The Jews, who continued to live in the countryside of Judaea and Galilee, as well as in large communities across the Roman and Persian empires, mourned the loss of Jerusalem and revered the city ever after. The Bible and the oral traditions replaced the Temple, but it was said that Providence waited for three and a half years on the Mount of Olives to see if the Temple would be restored – before rising to heaven. The destruction was also decisive for the Christians.

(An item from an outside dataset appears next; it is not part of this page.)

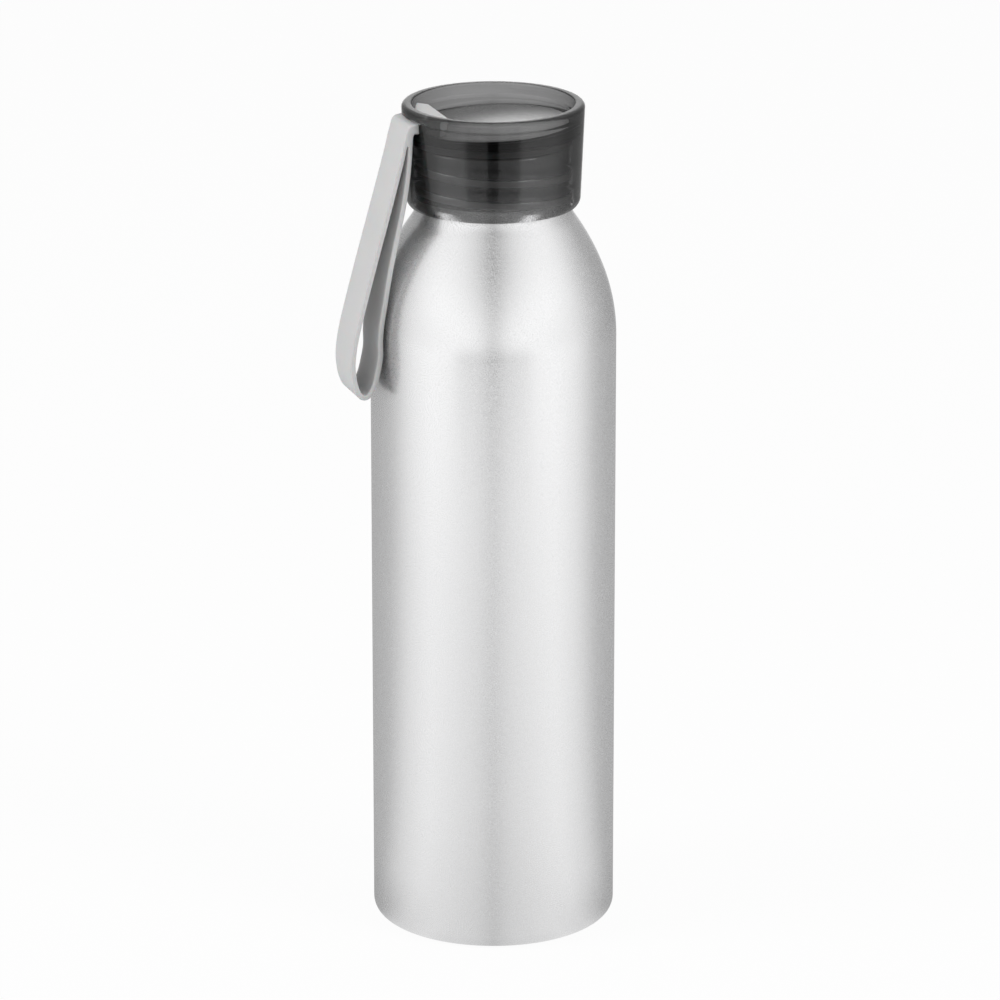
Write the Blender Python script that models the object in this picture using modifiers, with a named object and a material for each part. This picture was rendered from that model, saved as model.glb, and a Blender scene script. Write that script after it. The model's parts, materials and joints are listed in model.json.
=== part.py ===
"""Aluminium drinking bottle with a smoke-grey screw lid and a silicone carry strap.

The bottle stands on z = 0 with its axis on +Z. The strap leaves the lid towards -X.
All sizes are in metres. Run with: blender --background --python part.py
"""

from math import acos, asin, atan2, cos, hypot, pi, radians, sin, sqrt

import bmesh
import bpy
from mathutils import Matrix, Vector

MM = 0.001

# Turning: facets round the axis, and points along the arcs of a profile
segments = 64
wide_arc_points = 6
corner_arc_points = 5
small_arc_points = 3
merge_distance = 0.01 * MM

# Clearance between pieces that touch on the real bottle
seat_gap = 0.3 * MM
# Overrun of every cutter past the wall that it cuts
cut_overrun = 2 * MM

# Bottle shell: one impact-extruded aluminium piece
body_radius = 33 * MM
body_wall = 0.8 * MM
floor_wall = 1.2 * MM
base_corner = 4.2 * MM
foot_ring_width = 5 * MM
base_recess = 1.0 * MM
base_recess_radius = 1.0 * MM
cylinder_top = 164.6 * MM
shoulder_lower_radius = 51 * MM
shoulder_lower_turn = radians(20)
shoulder_upper_radius = 64 * MM
neck_radius = 20.2 * MM
neck_fillet = 1.5 * MM
neck_length = 18.0 * MM
bead_radius = 0.9 * MM

# Lid seal: a flat silicone washer between the mouth's bead and the lid
seal_thickness = 1.6 * MM
seal_edge = 0.3 * MM

# Screw lid: one moulded piece with a dished top, a skirt and a plug
thread_room = 1.1 * MM
skirt_wall = 2.05 * MM
skirt_flare = 1.05 * MM
skirt_rise = 0.95 * MM
skirt_corner = 3.0 * MM
skirt_lip_round = 0.4 * MM
rim_width = 2.7 * MM
rim_outer_round = 1.2 * MM
rim_inner_round = 0.5 * MM
recess_depth = 6.2 * MM
recess_ledge_depth = 3.1 * MM
recess_ledge_width = 0.5 * MM
recess_fillet = 0.8 * MM
plate_thickness = 2.0 * MM
plug_clearance = 0.4 * MM
plug_wall = 1.6 * MM
plug_depth = 4.0 * MM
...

The small Christian community of Jerusalem, led by Simon, Jesus’ cousin, had escaped from the city before the Romans closed in. Even though there were many non-Jewish Christians living around the Roman world, these Jerusalemites remained a Jewish sect praying at the Temple. But now the Temple had been destroyed, the Christians believed that the Jews had lost the favour of God: the followers of Jesus separated for ever from the mother faith, claiming to be the rightful heirs to the Jewish heritage. The Christians envisaged a new, celestial Jerusalem, not a shattered Jewish city. The earliest Gospels, probably written just after the destruction, recounted how Jesus had foreseen the siege of the city: ‘ye shall see Jerusalem compassed with armies’; and the demolition of the Temple: ‘Not one stone shall remain.’ The ruined Sanctuary and the downfall of the Jews were proof of the new revelation. In the 620s, when Muhammad founded his new religion, he first adopted Jewish traditions, praying towards Jerusalem and revering the Jewish prophets, because for him too the destruction of the Temple proved that God had withdrawn his blessing from Jews and bestowed it on Islam.

It is ironic that the decision of Titus to destroy Jerusalem helped make the city the very template of holiness for the other two Peoples of the Book. From the very beginning, Jerusalem’s sanctity did not just evolve but was promoted by the decisions of a handful of men. Around 1000 BC, a thousand years before Titus, the first of these men captured Jerusalem: King David.